03/07/2024 – 14:09
The ATG stock exchange, a company owned by the Arab investment fund Mubadala, is already in the process of being approved by the Central Bank and the Securities and Exchange Commission (CVM) and should start operating in the second half of 2025, with transactions on the spot stock market, share rental, sale and trading of fund shares, said the president of ATG, Claudio Pracownik, who does not rule out opening the capital of the new exchange in the future.
“Next, in phase two, we will move to the futures market for options, derivatives, we will be in foreign exchange, we will have the entire basket of products that B3 also has. And it is important to say, working together with B3”, he said during the sanctioning ceremony of a municipal law that reduced taxes to make possible the installation of a new stock exchange in Rio de Janeiro.
The major obstacle, which was the creation of a Clearing House, the highest investment for the installation of a new market, was resolved with the creation of a company for settlement and clearing, after B3 refused to share the service. B3, however, will be the depositary of the shares traded by ATG, after an arbitration determined by the Administrative Council for Economic Defense (CADE).

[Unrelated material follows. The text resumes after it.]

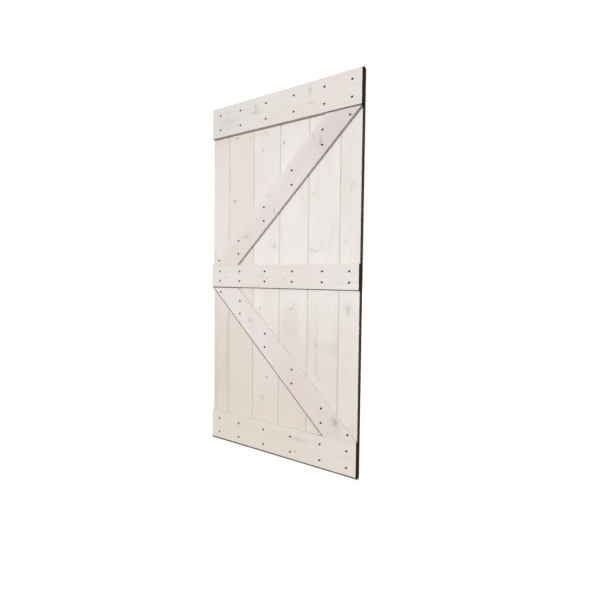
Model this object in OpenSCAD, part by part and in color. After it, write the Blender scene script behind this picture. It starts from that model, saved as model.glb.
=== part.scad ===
// Sliding barn door slab: tongue-and-groove planks behind a face-screwed frame of
// three rails and two diagonal braces that meet in a K.
// Millimetres. X runs across the door, +Y is its back, +Z is up.
// The origin is the middle of the bottom edge.

/* [Door] */
// Width of the door
door_w = 914.4; // [700:0.1:1250]
// Height of the door
door_h = 2133.6; // [1700:0.1:2600]

/* [Planks] */
// Thickness of the planks
plank_t = 19.05; // [15:0.05:25]
// Number of planks side by side
plank_count = 6; // [4:1:8]
// Face width of the first and the last plank, which are ripped to fit
end_plank_w = 114.3; // [80:0.1:150]
// Open joint between two planks, measured between their faces
seam_gap = 0.4; // [0.2:0.1:1]
// Bevel on each side of a seam, front and back
seam_bevel = 2.4; // [1:0.1:4]
// Thickness of the tongue
tongue_t = 6.4; // [4:0.1:8]
// How far the tongue stands out of the plank
tongue_l = 6; // [3:0.1:9]
// Clearance all round the tongue in its groove
tongue_fit = 0.2; // [0.1:0.05:0.5]

/* [Frame boards] */
// Thickness of the rails and braces
board_t = 19.05; // [15:0.05:25]
// Height of the top and bottom rails
rail_w = 184.15; // [120:0.05:230]
// Height of the middle rail
middle_rail_w = 139.7; // [90:0.1:200]
// Width of the diagonal braces, measured square across the board
brace_w = 139.7; // [90:0.1:180]
// Gap where a brace is butted against a rail
butt_gap = 0.3; // [0.1:0.1:2]
// Chamfer that eases the corners of the boards and the outer edges of the door
ease = 1.2; // [0.5:0.1:3]

/* [Screws] */
// Diameter of the flat head
head_d = 9.8; // [7:0.1:12]
// Height of the head's cylindrical rim
head_rim = 0.4; // [0.2:0.1:1]
// Included angle of the head's cone
head_angle = 82; // [78:1:100]
// How far the head is driven below the wood
head_sink = 0.3; // [0.1:0.1:1]
// Outer diameter of the thread
thread_d = 4.8; // [3.5:0.1:6]
// Length of the conical point
point_l = 5.5; // [4:0.1:9]
// How far the point reaches into the plank
screw_bite = 13; // [6:0.1:14]
// Clearance all round a screw in the wood
screw_fit = 0.1; // [0.05:0.05:0.3]
// Width of the cross recess at the top of the head
recess_w = 5.2; // [3.5:0.1:6]
// Thickness of each wing of the cross recess
recess_wing_t = 1.2; // [0.8:0.1:1.6]
// Depth of the cross recess
recess_depth = 2.4; // [1:0.1:3]

/* [Screw layout] */
// Distance of the screw rows from the edges of the top and bottom rails
rail_row_inset = 47; // [25:1:60]
// Distance of the screw rows from the edges of the middle rail
middle_row_inset = 40; // [25:1:45]
// Height between the two screws of a pair on a brace
brace_pair_pitch = 81; // [50:1:110]
// Distance of the single screw above or below a brace's cut end, left side
brace_end_inset_left = 31; // [25:1:50]
// Distance of the single screw above or below a brace's cut end, right side
brace_end_inset_right = 41; // [25:1:55]
// Sideways shift of the upper brace's screws from the middles of the planks
upper_brace_shift = -8; // [-15:1:15]
// Sideways shift of the lower brace's screws from the middles of the planks
lower_brace_shift = 4; // [-15:1:15]

/* [Hidden] */

// Lengths that a cut runs past the surface it opens
over = 1;
// Facets round a screw
round_fn = 48;

// Depths: the front of the rails, the plane where they meet the planks, and the back
front_y = -(plank_t + board_t) / 2;
joint_y = front_y + board_t;

// Planks: every plank between the first and the last has the same face width
left_x = -door_w / 2;
right_x = door_w / 2;
inner_plank_w = (door_w - 2 * end_plank_w) / (plank_count - 2);
function plank_left(i) = i == 0 ? left_x : left_x + end_plank_w + (i - 1) * inner_plank_w;
function plank_right(i) = i == plank_count - 1 ? right_x : plank_left(i + 1);
function plank_middle(i) = (plank_left(i) + plank_right(i)) / 2;

// Heights of the rails and of the two bays between them
middle_rail_z = (door_h - middle_rail_w) / 2;
middle_rail_top = middle_rail_z + middle_rail_w;
top_rail_z = door_h - rail_w;
bay_h = middle_rail_z - rail_w;
brace_rise = bay_h - 2 * butt_gap;

// Length of a brace's level end cut, so that the brace reaches from side to side of
// the door and is brace_w across: cut * rise = brace_w * length of its long edge
brace_w2 = brace_w * brace_w;
rise2 = brace_rise * brace_rise;
brace_cut = (sqrt(brace_w2 * (brace_w2 * door_w * door_w + (rise2 - brace_w2) * (rise2 + door_w * door_w)))
    - brace_w2 * door_w) / (rise2 - brace_w2);
brace_slope = brace_rise / (door_w - brace_cut);

// Outlines of the boards in the door's plane, as [x, z]
function rail_outline(z, w) = [[left_x, z], [right_x, z], [right_x, z + w], [left_x, z + w]];
upper_brace_z = middle_rail_top + butt_gap;
upper_brace_outline = [
    [left_x, upper_brace_z],
    [left_x + brace_cut, upper_brace_z],
    [right_x, upper_brace_z + brace_rise],
    [right_x - brace_cut, upper_brace_z + brace_rise]
];
lower_brace_z = rail_w + butt_gap;
lower_brace_outline = [
    [right_x - brace_cut, lower_brace_z],
    [right_x, lower_brace_z],
    [left_x + brace_cut, lower_brace_z + brace_rise],
    [left_x, lower_brace_z + brace_rise]
];

// Screw places, as [x, z]: two rows on a rail with one pair on every plank, and on a
// brace a pair on every plank but the outer two, which take one screw each
last_plank = plank_count - 1;
function rail_screws(z, w, inset) = [
    for (i = [0 : last_plank], row = [z + inset, z + w - inset]) [plank_middle(i), row]
];
// Height of a brace's centre line above its lower end, at a distance in from that end
function brace_middle(run) = (run - brace_cut / 2) * brace_slope;
function brace_column(i, shift) = plank_middle(i) + shift;
upper_brace_places = concat(
    [[brace_column(0, upper_brace_shift), upper_brace_z + brace_end_inset_left]],
    [for (i = [1 : last_plank - 1], side = [-0.5, 0.5])
        let (x = brace_column(i, upper_brace_shift))
        [x, upper_brace_z + brace_middle(x - left_x) + side * brace_pair_pitch]],
    [[brace_column(last_plank, upper_brace_shift), top_rail_z - butt_gap - brace_end_inset_right]]
);
lower_brace_places = concat(
    [[brace_column(0, lower_brace_shift), middle_rail_z - butt_gap - brace_end_inset_left]],
    [for (i = [1 : last_plank - 1], side = [-0.5, 0.5])
        let (x = brace_column(i, lower_brace_shift))
        [x, lower_brace_z + brace_middle(right_x - x) + side * brace_pair_pitch]],
    [[brace_column(last_plank, lower_brace_shift), lower_brace_z + brace_end_inset_right]]
);
top_rail_places = rail_screws(top_rail_z, rail_w, rail_row_inset);
middle_rail_places = rail_screws(middle_rail_z, middle_rail_w, middle_row_inset);
bottom_rail_places = rail_screws(0, rail_w, rail_row_inset);
all_places = concat(top_rail_places, middle_rail_places, bottom_rail_places,
    upper_brace_places, lower_brace_places);

// Screw: it lies along +Y from its head, whose top is at the origin
screw_l = board_t - head_sink + screw_bite;
// Angle by which each screw of a board is turned on from the one before it
turn_step = 37;
head_cone_h = (head_d - thread_d) / 2 / tan(head_angle / 2);

// Moves its children to each screw place, at the depth of the front face
module at_places(places) {
    for (p = places)
        translate([p[0], front_y, p[1]])
            children();
}

// Half section of a screw, grown by a clearance; a hole also opens out of the wood
module screw_section(fit, mouth) {
    head_r = head_d / 2 + fit;
    thread_r = thread_d / 2 + fit;
    polygon([
        [0, mouth],
        [head_r, mouth],
        [head_r, -head_rim],
        [thread_r, -head_rim - head_cone_h],
        [thread_r, -screw_l + point_l],
        [0, -screw_l - 2 * fit]
    ]);
}

module screw_body(fit, mouth) {
    translate([0, head_sink, 0])
        rotate([90, 0, 0])
            rotate_extrude($fn = round_fn)
                screw_section(fit, mouth);
}

// One tapered wing of the cross recess, cut down from the top of the head
module recess_wing() {
    foot_w = recess_w / 3;
    linear_extrude(recess_wing_t, center = true)
        polygon([
            [-recess_w / 2, -over], [recess_w / 2, -over],
            [recess_w / 2, 0], [foot_w / 2, recess_depth],
            [-foot_w / 2, recess_depth], [-recess_w / 2, 0]
        ]);
}

module screw(turn) {
    difference() {
        screw_body(0, 0);
        translate([0, head_sink, 0])
            rotate([0, turn, 0])
                for (wing = [0, 90])
                    rotate([0, wing, 0])
                        recess_wing();
    }
}

// Screws of one board, each driven home at its own angle
module screws(places) {
    color("#1c1a19")
        for (k = [0 : len(places) - 1])
            at_places([places[k]])
                screw(turn = k * turn_step % 90);
}

module screw_holes(places) {
    at_places(places)
        screw_body(screw_fit, head_sink + over);
}

// Section of a plank, from its front face at y = 0 to its back face at y = plank_t
module plank_section(i) {
    first = i == 0;
    last = i == last_plank;
    x0 = plank_left(i) + (first ? 0 : seam_gap / 2);
    x1 = plank_right(i) - (last ? 0 : seam_gap / 2);
    bevel0 = first ? ease : seam_bevel;
    bevel1 = last ? ease : seam_bevel;
    groove_t = tongue_t + 2 * tongue_fit;
    groove_l = tongue_l + tongue_fit;
    difference() {
        union() {
            polygon([
                [x0 + bevel0, 0], [x1 - bevel1, 0], [x1, bevel1], [x1, plank_t - bevel1],
                [x1 - bevel1, plank_t], [x0 + bevel0, plank_t], [x0, plank_t - bevel0], [x0, bevel0]
            ]);
            if (!last)
                translate([x1 - over, (plank_t - tongue_t) / 2])
                    square([tongue_l + seam_gap + over, tongue_t]);
        }
        if (!first)
            translate([x0 - over, (plank_t - groove_t) / 2])
                square([groove_l + over, groove_t]);
    }
}

// The planks alternate between the two tones of the whitewashed pine
module plank(i) {
    mine = [for (p = all_places) if (p[0] > plank_left(i) && p[0] < plank_right(i)) p];
    color(i % 2 == 0 ? "#e6dfd8" : "#e8e0d2")
        difference() {
            translate([0, joint_y, 0])
                linear_extrude(door_h)
                    plank_section(i);
            screw_holes(mine);
        }
}

// Chamfers one front edge of a board, from p to q
module ease_cut(p, q) {
    d = q - p;
    side = ease * sqrt(2);
    run_out = 5 * ease;
    translate([p[0], p[1], board_t])
        rotate([0, 0, atan2(d[1], d[0])])
            rotate([45, 0, 0])
                translate([-run_out, -side / 2, -side / 2])
                    cube([norm(d) + 2 * run_out, side, side]);
}

module board(outline, places, tone) {
    n = len(outline);
    color(tone)
        difference() {
            translate([0, joint_y, 0])
                rotate([90, 0, 0])
                    difference() {
                        linear_extrude(board_t)
                            polygon(outline);
                        for (k = [0 : n - 1])
                            ease_cut(outline[k], outline[(k + 1) % n]);
                    }
            screw_holes(places);
        }
}

module top_rail() {
    board(rail_outline(top_rail_z, rail_w), top_rail_places, "#e4e0dc");
}

module middle_rail() {
    board(rail_outline(middle_rail_z, middle_rail_w), middle_rail_places, "#e7deda");
}

module bottom_rail() {
    board(rail_outline(0, rail_w), bottom_rail_places, "#e3dace");
}

module upper_brace() {
    board(upper_brace_outline, upper_brace_places, "#e0d7d5");
}

module lower_brace() {
    board(lower_brace_outline, lower_brace_places, "#e2d8d2");
}

for (i = [0 : last_plank])
    plank(i);
top_rail();
middle_rail();
bottom_rail();
upper_brace();
lower_brace();
screws(top_rail_places);  // top_rail_screws
screws(middle_rail_places);  // middle_rail_screws
screws(bottom_rail_places);  // bottom_rail_screws
screws(upper_brace_places);  // upper_brace_screws
screws(lower_brace_places);  // lower_brace_screws
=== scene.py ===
import math
import random

import bmesh
import bpy
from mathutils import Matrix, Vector

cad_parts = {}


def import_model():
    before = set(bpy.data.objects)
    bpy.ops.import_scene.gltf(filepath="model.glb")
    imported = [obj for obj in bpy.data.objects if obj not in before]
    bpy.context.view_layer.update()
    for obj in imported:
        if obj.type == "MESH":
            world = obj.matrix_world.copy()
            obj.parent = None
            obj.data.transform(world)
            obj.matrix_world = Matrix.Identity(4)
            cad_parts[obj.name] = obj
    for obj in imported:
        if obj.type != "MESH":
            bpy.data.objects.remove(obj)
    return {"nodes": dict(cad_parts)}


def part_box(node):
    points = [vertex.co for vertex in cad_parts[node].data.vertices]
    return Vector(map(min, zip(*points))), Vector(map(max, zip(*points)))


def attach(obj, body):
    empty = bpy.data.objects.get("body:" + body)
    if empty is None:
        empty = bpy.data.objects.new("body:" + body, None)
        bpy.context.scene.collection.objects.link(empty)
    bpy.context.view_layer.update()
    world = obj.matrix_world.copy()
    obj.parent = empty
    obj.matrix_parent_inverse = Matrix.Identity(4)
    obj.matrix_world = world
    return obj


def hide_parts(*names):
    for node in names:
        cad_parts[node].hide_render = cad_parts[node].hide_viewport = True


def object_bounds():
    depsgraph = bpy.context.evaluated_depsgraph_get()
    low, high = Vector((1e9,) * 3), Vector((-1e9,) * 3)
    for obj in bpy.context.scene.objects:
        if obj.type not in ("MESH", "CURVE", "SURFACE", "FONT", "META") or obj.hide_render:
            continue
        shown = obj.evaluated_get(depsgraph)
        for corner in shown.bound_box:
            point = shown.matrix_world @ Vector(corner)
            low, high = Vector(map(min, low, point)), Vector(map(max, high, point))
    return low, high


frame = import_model()
cad_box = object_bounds()

INCH = 0.0254
MM = 0.001

# The door, from the frame: its front faces -Y and its foot is at z = 0
LOW, HIGH = cad_box
DOOR_W = HIGH.x - LOW.x
DOOR_T = HIGH.y - LOW.y
DOOR_H = HIGH.z - LOW.z
PLANKS = [f"plank_{i}" for i in range(1, 7)]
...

“If Cade had not ordered arbitration, which later ended in mediation, which concluded with the signing of a contract between ATG and B3, as depositary, this would not have been possible,” said the executive, informing that ATG’s clearinghouse will be open to everyone. “This contract guarantees that we can trade the same securities. Of course, with the adhesion of publicly traded companies so that their securities can also be traded on our stock exchange. We are talking about double trading of the same securities, providing greater liquidity,” he explained.
Pracownik said he intends to attract more investors to the Brazilian stock market, considering that the current trading volume is very small, and is already heading to the third international road show to promote the new stock exchange to banks in Europe and the United States. “We have to think organically about a larger market. We can’t divide the market the way it is, small. The market is ridiculous, like it has never been historically,” he said.
According to him, it is necessary to think about a larger market in Brazil, and for this reason he will work together with B3, with whom he has created a working group. For Pracownik, it is unacceptable for a country like Brazil to have only one stock exchange. “The United States has 16,” he compared.
“Having two stock exchanges is good for the country and, I dare say, it is good for B3, because it expands the market for everyone. You are talking, for example, about being able to buy Petrobras shares on B3 and sell them on the Rio stock exchange, if that is the best price for the investor,” said the executive, who is betting on the greater liquidity that competition will bring to shares traded on the Brazilian market.
Still without headquarters or a name, Pracownik predicted that by the end of this year the new exchange will be technologically ready to start operating, and will then carry out a six-month test during the first half of 2025, to begin operating in the second half. The start, however, will still depend on the speed of the regulatory bodies, he admitted.